TASK BRIEF: Hunt for the word "where" across the entries below, copying each line that holds it.

INPUT DATA:
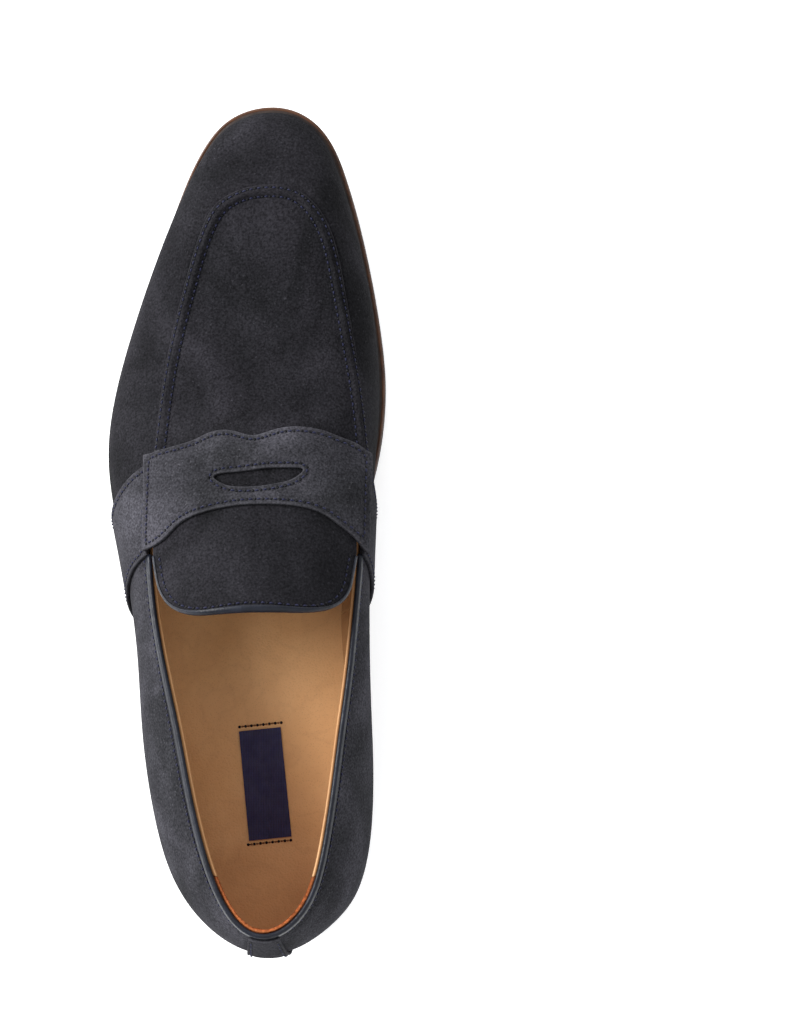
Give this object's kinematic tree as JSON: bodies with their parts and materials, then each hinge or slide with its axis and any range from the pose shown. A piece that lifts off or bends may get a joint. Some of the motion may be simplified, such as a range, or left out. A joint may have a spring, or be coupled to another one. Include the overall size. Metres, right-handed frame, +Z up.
{
  "type": "penny loafer",
  "caption": "Slip-on penny loafer for a left foot: suede upper with slotted saddle strap and sprung tongue, leather lining, leather sole with ribbed rubber forepart, stacked heel.",
  "frame": {"origin": "centre of the footprint box, on the floor", "axes": "+Y to the toe, +X to the big-toe (inner) side, +Z up"},
  "size_m": [0.1014, 0.3044, 0.0928],
  "materials": {
    "suede": "dark navy grey suede nap",
    "binding": "smooth navy leather",
    "lining_leather": "smooth tan leather",
    "grip_suede": "rust suede",
    "stiffener": "stiffened felt",
    "board": "leather fibre board",
    "label": "woven navy label",
    "cork": "granulated cork",
    "shank_steel": "spring steel",
    "nail_steel": "plain",
    "welt_leather": "cognac, satin",
    "sole_leather": "dark brown, semi-gloss edge",
    "sole_rubber": "ribbed, matte"
  },
  "bodies": {
    "shoe": {"vamp_wall": "suede", "apron": "suede", "saddle_strap": "suede", "strap_wing_lateral": "suede", "strap_wing_medial": "suede", "quarter_lateral": "suede", "quarter_medial": "suede", "backstay": "suede", "topline_binding": "binding", "vamp_lining": "lining_leather", "quarter_lining_lateral": "lining_leather", "quarter_lining_medial": "lining_leather", "sock_liner": "lining_leather", "heel_grip": "grip_suede", "toe_puff": "stiffener", "heel_counter": "stiffener", "insole_board": "board", "label_patch": "label", "cork_filler": "cork", "shank": "shank_steel", "welt": "welt_leather", "heel_rand": "sole_leather", "outsole": "sole_leather", "forepart_tread": "sole_rubber", "heel_lift_upper": "sole_leather", "heel_lift_lower": "sole_leather", "heel_top_piece": "sole_leather", "heel_rubber_tip": "sole_rubber", "heel_nail_1": "nail_steel", "heel_nail_2": "nail_steel", "heel_nail_3": "nail_steel", "heel_nail_4": "nail_steel", "heel_nail_5": "nail_steel"},
    "tongue_flap": {"tongue": "suede", "tongue_lining": "lining_leather", "tongue_binding": "binding"}
  },
  "joints": [
    {"name": "tongue_lift", "type": "hinge", "parent": "shoe", "child": "tongue_flap", "pos_m": [0.006, -0.007, 0.07], "axis": [-1, 0, 0], "range_deg": [0, 20], "stiffness_Nm_per_rad": 0.25}
  ]
}
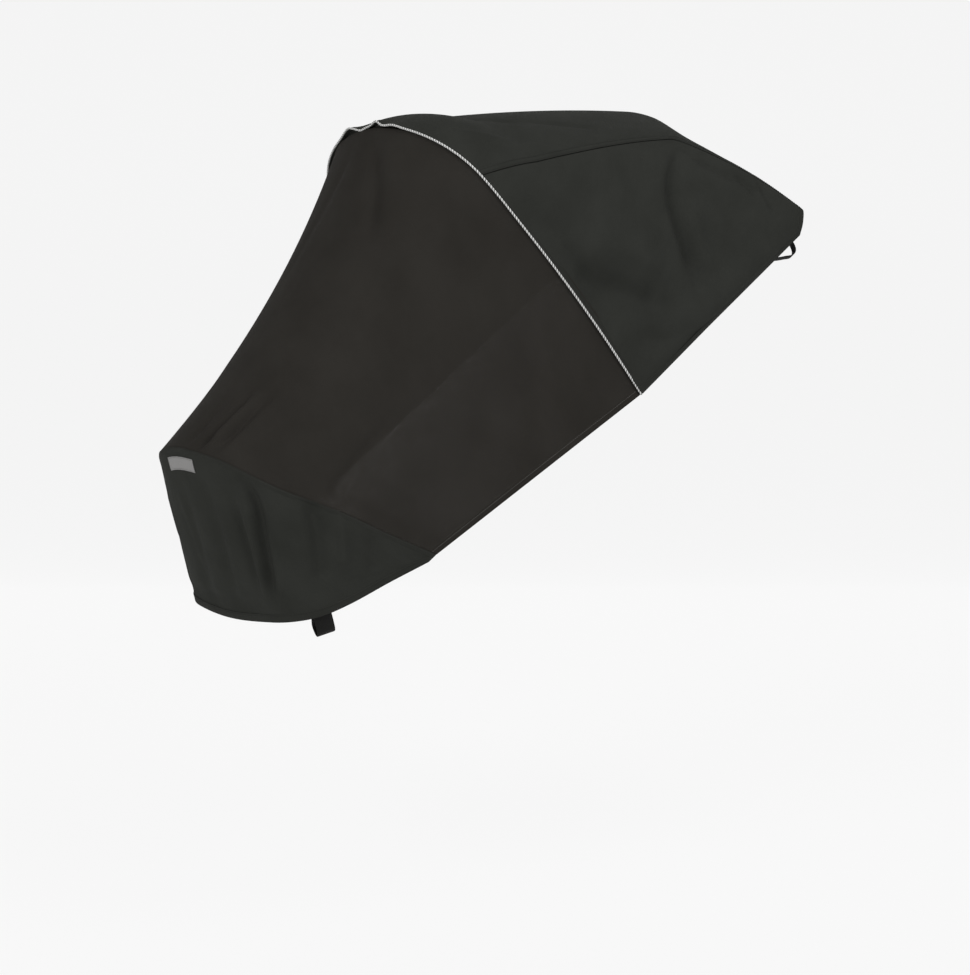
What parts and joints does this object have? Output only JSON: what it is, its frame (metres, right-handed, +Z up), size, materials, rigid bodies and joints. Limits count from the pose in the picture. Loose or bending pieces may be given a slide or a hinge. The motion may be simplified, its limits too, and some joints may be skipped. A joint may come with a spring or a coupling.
{
  "type": "stroller mosquito net",
  "caption": "Fitted stroller cover: cloth hood with piped front edge, fine net over the seat opening and cloth foot panel, held by webbing and elastic loops.",
  "frame": {"origin": "underside of the hood's top, on the middle line, where the rear bow of a stroller holds it up", "axes": "+Z up, -Y towards the foot end, +X towards one side"},
  "size_m": [0.5062, 0.924, 0.7313],
  "materials": {
    "hood_cloth": "matt woven polyester, near black",
    "fine_net": "fine knitted mesh, near black, slightly see-through",
    "black_webbing": "woven webbing",
    "reflective_weave": "pale grey reflective weave"
  },
  "bodies": {
    "root": {"hood_roof": "hood_cloth", "hood_side_left": "hood_cloth", "hood_side_right": "hood_cloth", "net": "fine_net", "foot_panel": "hood_cloth", "piping": "reflective_weave", "front_strap_left": "black_webbing", "front_strap_right": "black_webbing", "rear_loop_left": "black_webbing", "rear_loop_right": "black_webbing", "reflective_patch": "reflective_weave"}
  },
  "joints": []
}
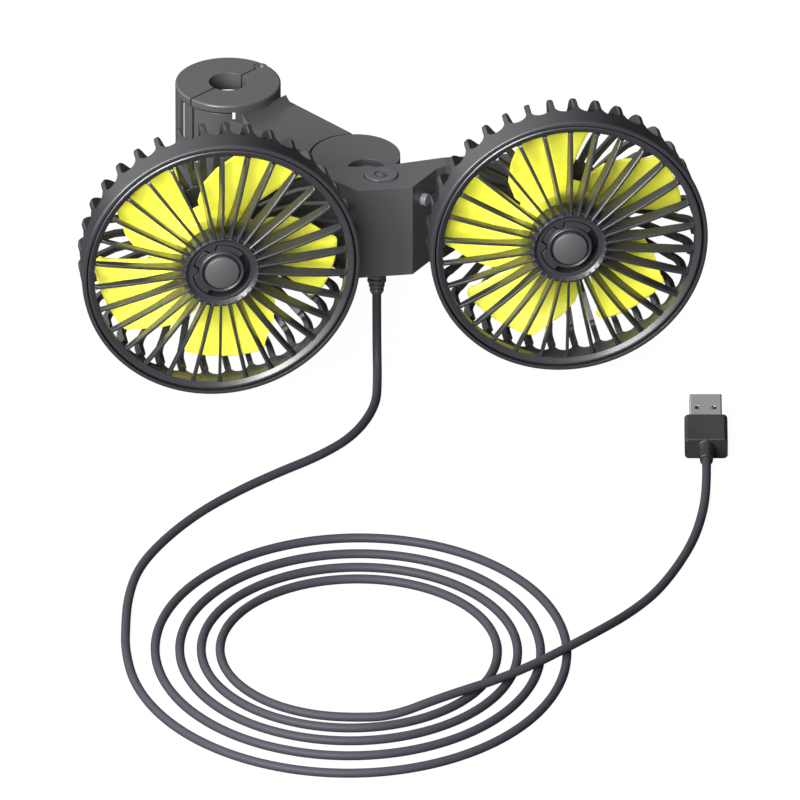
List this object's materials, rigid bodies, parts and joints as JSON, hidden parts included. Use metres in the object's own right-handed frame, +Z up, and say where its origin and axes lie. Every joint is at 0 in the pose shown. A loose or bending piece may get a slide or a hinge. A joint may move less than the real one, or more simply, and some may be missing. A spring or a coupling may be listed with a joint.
{
  "type": "dual-head car fan",
  "caption": "Two caged fans that tilt, pan and swivel on a central housing and arm with a hinged clamp for a headrest post, with a push button and a coiled lead to a plug",
  "frame": {"origin": "on the clamp's bore axis at half the clamp's height", "axes": "+Z is up along the clamp's bore; the fans face -Y at rest; +X runs from the left head to the right head"},
  "size_m": [0.2481, 0.4073, 0.1197],
  "materials": {
    "body_plastic": "satin dark grey injection-moulded ABS",
    "vane_plastic": "satin dark grey ABS of the grilles and cages",
    "blade_plastic": "translucent-looking lime yellow ABS",
    "tongue_plastic": "smooth dark grey nylon",
    "button_plastic": "satin dark grey ABS",
    "lens_plastic": "clear light pipe",
    "screw_steel": "zinc-plated steel",
    "dark_steel": "blackened steel with a bright top",
    "stud_nylon": "pale grey nylon",
    "motor_steel": "drawn steel can",
    "board_laminate": "green solder-masked glass laminate",
    "switch_plastic": "black switch body",
    "cord_rubber": "soft dark grey PVC jacket",
    "gland_rubber": "soft dark grey PVC",
    "plug_rubber": "black overmoulded PVC",
    "plug_chrome": "nickel-plated steel shell",
    "tongue_white": "white plastic tongue",
    "contact_brass": "gold-plated contacts"
  },
  "bodies": {
    "clamp_arm": {"clamp_arm": "body_plastic", "hinge_pin": "screw_steel"},
    "clamp_jaw": {"clamp_jaw": "body_plastic"},
    "housing": {"housing_shell": "body_plastic", "rear_cover": "body_plastic", "cover_screws": "screw_steel", "swivel_axle": "screw_steel", "swivel_washer": "screw_steel", "tension_screw": "dark_steel", "switch_body": "switch_plastic", "circuit_board": "board_laminate", "board_screws": "screw_steel", "side_studs": "stud_nylon", "cord_gland": "gland_rubber", "cord_drop": "cord_rubber", "cord_coil": "cord_rubber", "cord_tail": "cord_rubber", "plug_body": "plug_rubber", "plug_shell": "plug_chrome", "plug_tongue": "tongue_white", "plug_contacts": "contact_brass", "left_pan_pin": "screw_steel", "right_pan_pin": "screw_steel"},
    "power_button": {"power_button": "button_plastic", "button_lens": "lens_plastic"},
    "left_neck": {"left_neck": "body_plastic"},
    "left_head": {"left_front_grille": "vane_plastic", "left_hub_cap": "vane_plastic", "left_hub_dome": "body_plastic", "left_rear_cage": "vane_plastic", "left_motor_can": "motor_steel", "left_pivot_bracket": "body_plastic", "left_bracket_screws": "screw_steel", "left_tilt_pin": "screw_steel"},
    "left_fan": {"left_impeller": "blade_plastic", "left_motor_shaft": "screw_steel"},
    "right_neck": {"right_neck": "body_plastic"},
    "right_head": {"right_front_grille": "vane_plastic", "right_hub_cap": "vane_plastic", "right_hub_dome": "body_plastic", "right_rear_cage": "vane_plastic", "right_motor_can": "motor_steel", "right_pivot_bracket": "body_plastic", "right_bracket_screws": "screw_steel", "right_tilt_pin": "screw_steel"},
    "right_fan": {"right_impeller": "blade_plastic", "right_motor_shaft": "screw_steel"}
  },
  "joints": [
    {"name": "clamp_hinge", "type": "hinge", "parent": "clamp_arm", "child": "clamp_jaw", "pos_m": [0.0139, 0.01047, 0], "axis": [0, 0, -1], "range_deg": [0, 50]},
    {"name": "swivel", "type": "hinge", "parent": "clamp_arm", "child": "housing", "pos_m": [0.04038, -0.05359, 0.00685], "axis": [0, 0, 1], "range_deg": [-20, 60]},
    {"name": "button_press", "type": "slide", "parent": "housing", "child": "power_button", "axis": [0, 0, -1], "range_m": [0, 0.001], "stiffness_N_per_m": 800},
    {"name": "left_pan", "type": "hinge", "parent": "housing", "child": "left_neck", "pos_m": [-0.01865, -0.06473, 0.0012], "axis": [0, 0, -1], "range_deg": [-3, 25]},
    {"name": "left_tilt", "type": "hinge", "parent": "left_neck", "child": "left_head", "pos_m": [-0.01865, -0.0748, 0.0012], "axis": [1, 0, 0], "range_deg": [-30, 30]},
    {"name": "left_fan_spin", "type": "hinge", "parent": "left_head", "child": "left_fan", "pos_m": [-0.01865, -0.0988, 0.0012], "axis": [0, 1, 0], "continuous": true},
    {"name": "right_pan", "type": "hinge", "parent": "housing", "child": "right_neck", "pos_m": [0.11165, -0.06473, 0.0012], "axis": [0, 0, 1], "range_deg": [-3, 25]},
    {"name": "right_tilt", "type": "hinge", "parent": "right_neck", "child": "right_head", "pos_m": [0.11165, -0.0748, 0.0012], "axis": [1, 0, 0], "range_deg": [-30, 30]},
    {"name": "right_fan_spin", "type": "hinge", "parent": "right_head", "child": "right_fan", "pos_m": [0.11165, -0.0988, 0.0012], "axis": [0, 1, 0], "continuous": true}
  ]
}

CORRECT RESPONSE:
  "frame": {"origin": "underside of the hood's top, on the middle line, where the rear bow of a stroller holds it up", "axes": "+Z up, -Y towards the foot end, +X towards one side"},
List this object's materials, rigid bodies, parts and joints as JSON, hidden parts included. Use metres in the object's own right-handed frame, +Z up, and say where its origin and axes lie. Every joint is at 0 in the pose shown. A loose or bending piece may get a slide or a hinge. A joint may move less than the real one, or more simply, and some may be missing. A spring or a coupling may be listed with a joint.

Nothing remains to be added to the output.